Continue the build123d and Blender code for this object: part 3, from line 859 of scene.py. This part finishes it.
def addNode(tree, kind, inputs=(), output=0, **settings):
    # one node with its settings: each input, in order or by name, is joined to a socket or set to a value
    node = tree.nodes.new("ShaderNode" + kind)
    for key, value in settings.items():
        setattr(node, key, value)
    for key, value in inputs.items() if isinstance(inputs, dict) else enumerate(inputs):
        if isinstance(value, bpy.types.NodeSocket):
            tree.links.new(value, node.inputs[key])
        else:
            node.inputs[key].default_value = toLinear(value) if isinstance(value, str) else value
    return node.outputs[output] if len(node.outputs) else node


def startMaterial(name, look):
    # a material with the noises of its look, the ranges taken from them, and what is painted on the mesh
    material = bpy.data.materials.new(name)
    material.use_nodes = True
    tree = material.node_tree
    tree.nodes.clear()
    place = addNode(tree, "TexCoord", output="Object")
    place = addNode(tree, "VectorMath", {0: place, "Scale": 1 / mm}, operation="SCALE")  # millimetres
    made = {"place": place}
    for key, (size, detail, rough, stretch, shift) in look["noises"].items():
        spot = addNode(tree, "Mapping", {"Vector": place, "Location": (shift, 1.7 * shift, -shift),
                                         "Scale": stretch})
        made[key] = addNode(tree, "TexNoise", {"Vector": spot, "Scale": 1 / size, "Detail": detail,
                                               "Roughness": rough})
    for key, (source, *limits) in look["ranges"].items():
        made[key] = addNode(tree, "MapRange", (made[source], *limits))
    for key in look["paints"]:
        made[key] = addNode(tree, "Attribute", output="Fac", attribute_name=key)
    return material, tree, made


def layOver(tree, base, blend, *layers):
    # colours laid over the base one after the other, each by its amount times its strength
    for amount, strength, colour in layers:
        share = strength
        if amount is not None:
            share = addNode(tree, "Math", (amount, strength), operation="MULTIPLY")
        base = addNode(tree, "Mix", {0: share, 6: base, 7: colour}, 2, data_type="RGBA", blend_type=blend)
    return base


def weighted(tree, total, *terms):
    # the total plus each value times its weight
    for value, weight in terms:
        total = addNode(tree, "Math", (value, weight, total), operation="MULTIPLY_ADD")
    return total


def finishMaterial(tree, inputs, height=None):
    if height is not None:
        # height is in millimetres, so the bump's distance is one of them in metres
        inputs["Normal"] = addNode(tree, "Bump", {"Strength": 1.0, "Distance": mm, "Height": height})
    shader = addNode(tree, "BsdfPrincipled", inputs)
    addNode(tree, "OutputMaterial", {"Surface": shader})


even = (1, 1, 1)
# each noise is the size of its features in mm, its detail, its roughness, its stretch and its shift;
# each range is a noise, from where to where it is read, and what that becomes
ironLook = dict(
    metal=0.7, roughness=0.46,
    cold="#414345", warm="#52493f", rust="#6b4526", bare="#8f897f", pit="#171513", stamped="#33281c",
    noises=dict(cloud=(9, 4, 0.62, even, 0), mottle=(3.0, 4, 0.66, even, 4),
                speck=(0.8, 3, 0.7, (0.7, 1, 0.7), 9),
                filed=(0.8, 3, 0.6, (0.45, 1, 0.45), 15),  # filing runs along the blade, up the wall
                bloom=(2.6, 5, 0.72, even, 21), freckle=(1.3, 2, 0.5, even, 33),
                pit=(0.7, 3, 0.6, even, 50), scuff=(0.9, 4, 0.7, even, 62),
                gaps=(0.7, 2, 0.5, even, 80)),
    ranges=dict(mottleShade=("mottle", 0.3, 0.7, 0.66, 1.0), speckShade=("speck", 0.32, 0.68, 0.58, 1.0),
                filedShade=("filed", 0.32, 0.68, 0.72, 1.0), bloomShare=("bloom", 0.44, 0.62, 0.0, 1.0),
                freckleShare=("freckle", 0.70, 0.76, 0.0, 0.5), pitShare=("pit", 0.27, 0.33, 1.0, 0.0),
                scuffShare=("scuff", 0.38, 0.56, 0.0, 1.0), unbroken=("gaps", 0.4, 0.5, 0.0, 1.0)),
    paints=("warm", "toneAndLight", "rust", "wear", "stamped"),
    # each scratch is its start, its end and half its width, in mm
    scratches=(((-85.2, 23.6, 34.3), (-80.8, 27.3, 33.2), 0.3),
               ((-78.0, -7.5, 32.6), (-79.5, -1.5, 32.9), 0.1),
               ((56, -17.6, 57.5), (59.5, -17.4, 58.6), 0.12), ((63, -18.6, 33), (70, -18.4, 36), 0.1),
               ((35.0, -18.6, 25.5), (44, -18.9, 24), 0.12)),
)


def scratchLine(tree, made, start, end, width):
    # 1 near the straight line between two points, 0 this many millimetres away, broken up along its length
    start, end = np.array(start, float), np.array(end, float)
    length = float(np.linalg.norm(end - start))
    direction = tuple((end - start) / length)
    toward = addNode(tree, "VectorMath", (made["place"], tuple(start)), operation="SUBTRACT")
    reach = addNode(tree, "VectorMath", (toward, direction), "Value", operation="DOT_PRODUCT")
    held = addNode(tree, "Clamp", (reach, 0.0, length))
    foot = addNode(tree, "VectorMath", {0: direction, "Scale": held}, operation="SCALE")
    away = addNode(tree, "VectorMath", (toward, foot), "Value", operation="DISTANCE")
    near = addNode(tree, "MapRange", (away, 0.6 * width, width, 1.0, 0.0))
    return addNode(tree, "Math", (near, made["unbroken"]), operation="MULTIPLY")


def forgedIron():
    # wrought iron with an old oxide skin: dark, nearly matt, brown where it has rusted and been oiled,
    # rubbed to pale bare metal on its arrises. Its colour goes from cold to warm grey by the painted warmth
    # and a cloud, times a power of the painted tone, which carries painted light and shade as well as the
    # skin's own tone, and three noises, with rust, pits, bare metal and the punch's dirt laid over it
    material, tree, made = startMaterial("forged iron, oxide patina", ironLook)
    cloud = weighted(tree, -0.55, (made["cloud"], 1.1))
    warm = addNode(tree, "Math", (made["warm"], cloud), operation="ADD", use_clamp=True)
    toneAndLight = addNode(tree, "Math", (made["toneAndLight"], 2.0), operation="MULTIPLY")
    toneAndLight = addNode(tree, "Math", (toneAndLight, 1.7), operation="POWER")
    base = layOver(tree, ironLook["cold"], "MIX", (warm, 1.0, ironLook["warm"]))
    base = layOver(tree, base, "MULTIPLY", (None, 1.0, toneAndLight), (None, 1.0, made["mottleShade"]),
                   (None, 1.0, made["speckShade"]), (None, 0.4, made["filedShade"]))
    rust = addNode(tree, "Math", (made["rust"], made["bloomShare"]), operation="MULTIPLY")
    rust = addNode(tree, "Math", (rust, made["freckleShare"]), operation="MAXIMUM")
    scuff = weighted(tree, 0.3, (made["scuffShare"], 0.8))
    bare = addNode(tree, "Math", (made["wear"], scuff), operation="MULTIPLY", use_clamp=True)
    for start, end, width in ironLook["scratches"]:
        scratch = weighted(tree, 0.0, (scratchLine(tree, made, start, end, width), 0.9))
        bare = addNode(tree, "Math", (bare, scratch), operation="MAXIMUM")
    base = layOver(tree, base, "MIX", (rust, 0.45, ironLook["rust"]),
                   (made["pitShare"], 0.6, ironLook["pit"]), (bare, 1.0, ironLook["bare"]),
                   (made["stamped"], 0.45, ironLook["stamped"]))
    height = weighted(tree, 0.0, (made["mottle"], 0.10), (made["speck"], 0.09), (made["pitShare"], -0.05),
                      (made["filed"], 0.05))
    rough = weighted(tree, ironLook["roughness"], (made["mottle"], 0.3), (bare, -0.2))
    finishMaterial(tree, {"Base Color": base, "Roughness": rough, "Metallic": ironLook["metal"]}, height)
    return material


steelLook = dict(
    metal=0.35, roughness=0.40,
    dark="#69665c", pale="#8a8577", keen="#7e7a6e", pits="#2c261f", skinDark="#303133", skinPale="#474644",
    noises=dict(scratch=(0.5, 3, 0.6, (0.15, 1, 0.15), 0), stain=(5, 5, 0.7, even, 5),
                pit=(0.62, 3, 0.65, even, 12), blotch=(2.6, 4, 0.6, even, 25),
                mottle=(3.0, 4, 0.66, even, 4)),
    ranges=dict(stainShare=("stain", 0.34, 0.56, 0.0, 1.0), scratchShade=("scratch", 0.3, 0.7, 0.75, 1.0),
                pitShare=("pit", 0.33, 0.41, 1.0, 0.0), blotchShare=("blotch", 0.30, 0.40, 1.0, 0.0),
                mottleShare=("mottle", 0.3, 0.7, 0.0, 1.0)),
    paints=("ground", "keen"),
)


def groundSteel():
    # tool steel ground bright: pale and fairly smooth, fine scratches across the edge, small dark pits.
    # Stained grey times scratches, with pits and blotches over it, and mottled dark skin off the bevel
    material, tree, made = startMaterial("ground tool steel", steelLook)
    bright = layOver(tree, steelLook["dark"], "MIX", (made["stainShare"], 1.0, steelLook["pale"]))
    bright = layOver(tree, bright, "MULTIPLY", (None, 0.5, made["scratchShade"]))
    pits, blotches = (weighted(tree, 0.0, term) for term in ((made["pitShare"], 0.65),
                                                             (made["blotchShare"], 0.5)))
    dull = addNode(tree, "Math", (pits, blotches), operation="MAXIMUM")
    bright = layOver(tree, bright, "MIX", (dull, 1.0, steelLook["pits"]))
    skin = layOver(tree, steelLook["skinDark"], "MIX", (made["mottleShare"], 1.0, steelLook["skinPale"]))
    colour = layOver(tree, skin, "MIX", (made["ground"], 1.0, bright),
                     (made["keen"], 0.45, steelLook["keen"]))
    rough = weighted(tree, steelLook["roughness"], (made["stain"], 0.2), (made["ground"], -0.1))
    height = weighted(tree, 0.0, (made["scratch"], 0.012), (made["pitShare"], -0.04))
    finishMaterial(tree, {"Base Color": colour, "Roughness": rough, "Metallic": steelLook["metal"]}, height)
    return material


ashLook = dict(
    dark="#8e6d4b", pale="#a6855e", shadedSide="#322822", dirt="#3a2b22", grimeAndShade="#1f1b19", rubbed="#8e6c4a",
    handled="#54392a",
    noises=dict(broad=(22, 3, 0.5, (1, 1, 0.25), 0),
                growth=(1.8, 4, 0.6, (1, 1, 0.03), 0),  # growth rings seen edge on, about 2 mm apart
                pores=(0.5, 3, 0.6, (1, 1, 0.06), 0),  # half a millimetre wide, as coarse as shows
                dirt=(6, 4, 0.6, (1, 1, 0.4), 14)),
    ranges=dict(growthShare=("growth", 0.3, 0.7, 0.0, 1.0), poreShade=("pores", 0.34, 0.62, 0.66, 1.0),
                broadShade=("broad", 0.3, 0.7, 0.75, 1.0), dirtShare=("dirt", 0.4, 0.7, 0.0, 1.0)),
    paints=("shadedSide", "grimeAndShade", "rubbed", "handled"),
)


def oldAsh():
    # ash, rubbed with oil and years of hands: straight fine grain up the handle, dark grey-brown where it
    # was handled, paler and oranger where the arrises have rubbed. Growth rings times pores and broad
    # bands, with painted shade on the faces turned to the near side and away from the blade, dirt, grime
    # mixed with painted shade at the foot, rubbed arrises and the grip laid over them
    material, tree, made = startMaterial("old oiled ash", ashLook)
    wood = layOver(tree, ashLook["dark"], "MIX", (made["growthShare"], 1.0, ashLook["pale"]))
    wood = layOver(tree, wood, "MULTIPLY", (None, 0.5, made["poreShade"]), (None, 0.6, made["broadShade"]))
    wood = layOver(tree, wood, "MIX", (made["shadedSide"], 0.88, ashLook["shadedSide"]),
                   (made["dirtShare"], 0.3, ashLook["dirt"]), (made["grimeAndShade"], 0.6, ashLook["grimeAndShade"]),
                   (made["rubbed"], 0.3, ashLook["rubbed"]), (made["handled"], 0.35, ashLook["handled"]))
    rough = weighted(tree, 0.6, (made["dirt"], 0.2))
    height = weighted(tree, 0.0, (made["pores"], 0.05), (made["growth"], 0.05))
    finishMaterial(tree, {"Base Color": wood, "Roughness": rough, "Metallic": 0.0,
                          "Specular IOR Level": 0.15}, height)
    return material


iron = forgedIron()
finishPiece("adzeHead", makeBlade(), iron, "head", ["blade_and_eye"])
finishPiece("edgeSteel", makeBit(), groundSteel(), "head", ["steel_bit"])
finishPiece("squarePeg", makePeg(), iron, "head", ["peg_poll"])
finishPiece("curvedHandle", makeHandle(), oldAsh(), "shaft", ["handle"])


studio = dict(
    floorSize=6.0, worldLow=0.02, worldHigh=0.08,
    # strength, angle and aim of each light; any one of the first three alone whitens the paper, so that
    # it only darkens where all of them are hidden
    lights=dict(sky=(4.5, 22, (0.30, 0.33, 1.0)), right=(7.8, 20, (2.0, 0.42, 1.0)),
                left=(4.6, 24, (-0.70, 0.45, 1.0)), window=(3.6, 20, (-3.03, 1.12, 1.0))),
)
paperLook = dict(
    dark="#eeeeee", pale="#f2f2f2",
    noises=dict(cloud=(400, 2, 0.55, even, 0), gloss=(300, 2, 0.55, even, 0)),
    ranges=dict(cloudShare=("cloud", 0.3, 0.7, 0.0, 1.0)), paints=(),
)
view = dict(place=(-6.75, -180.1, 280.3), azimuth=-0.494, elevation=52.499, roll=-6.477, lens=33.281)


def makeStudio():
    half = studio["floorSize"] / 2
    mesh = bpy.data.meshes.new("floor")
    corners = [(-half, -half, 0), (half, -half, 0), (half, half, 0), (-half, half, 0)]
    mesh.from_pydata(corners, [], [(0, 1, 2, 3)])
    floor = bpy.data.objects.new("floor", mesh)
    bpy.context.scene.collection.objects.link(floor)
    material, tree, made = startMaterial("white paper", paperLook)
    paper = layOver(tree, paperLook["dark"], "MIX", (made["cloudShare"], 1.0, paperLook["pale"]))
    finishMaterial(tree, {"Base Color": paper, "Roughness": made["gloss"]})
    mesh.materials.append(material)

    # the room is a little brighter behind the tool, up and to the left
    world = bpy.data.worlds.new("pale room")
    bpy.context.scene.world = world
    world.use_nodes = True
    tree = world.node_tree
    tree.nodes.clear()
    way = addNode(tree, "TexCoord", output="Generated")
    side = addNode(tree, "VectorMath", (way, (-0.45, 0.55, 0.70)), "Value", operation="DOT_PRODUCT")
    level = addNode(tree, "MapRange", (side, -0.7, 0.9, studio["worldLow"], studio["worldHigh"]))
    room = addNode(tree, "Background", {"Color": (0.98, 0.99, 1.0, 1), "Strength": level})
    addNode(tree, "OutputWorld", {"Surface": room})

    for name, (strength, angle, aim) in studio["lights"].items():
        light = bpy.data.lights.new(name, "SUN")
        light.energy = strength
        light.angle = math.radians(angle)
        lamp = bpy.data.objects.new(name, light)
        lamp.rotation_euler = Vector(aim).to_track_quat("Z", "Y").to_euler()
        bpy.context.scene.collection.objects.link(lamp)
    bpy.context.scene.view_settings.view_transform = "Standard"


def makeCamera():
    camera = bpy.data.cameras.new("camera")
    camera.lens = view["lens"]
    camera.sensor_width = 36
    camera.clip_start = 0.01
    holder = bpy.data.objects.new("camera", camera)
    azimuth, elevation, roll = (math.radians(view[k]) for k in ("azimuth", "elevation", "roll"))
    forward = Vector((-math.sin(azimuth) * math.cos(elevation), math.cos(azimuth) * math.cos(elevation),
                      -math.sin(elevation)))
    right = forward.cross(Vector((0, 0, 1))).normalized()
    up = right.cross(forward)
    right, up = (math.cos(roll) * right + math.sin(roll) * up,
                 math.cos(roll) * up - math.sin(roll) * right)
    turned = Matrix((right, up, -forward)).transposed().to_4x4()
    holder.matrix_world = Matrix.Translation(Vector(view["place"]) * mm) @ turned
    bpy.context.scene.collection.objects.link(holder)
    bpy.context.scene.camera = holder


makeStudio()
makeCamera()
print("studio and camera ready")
::::::
- _What is needed_
In the listing above, reproduce the first line and each one after it through the line that contains "return node.outputs[output] if".

- _The reply_
Continue the build123d and Blender code for this object: part 3, from line 859 of scene.py. This part finishes it.
def addNode(tree, kind, inputs=(), output=0, **settings):
    # one node with its settings: each input, in order or by name, is joined to a socket or set to a value
    node = tree.nodes.new("ShaderNode" + kind)
    for key, value in settings.items():
        setattr(node, key, value)
    for key, value in inputs.items() if isinstance(inputs, dict) else enumerate(inputs):
        if isinstance(value, bpy.types.NodeSocket):
            tree.links.new(value, node.inputs[key])
        else:
            node.inputs[key].default_value = toLinear(value) if isinstance(value, str) else value
    return node.outputs[output] if len(node.outputs) else node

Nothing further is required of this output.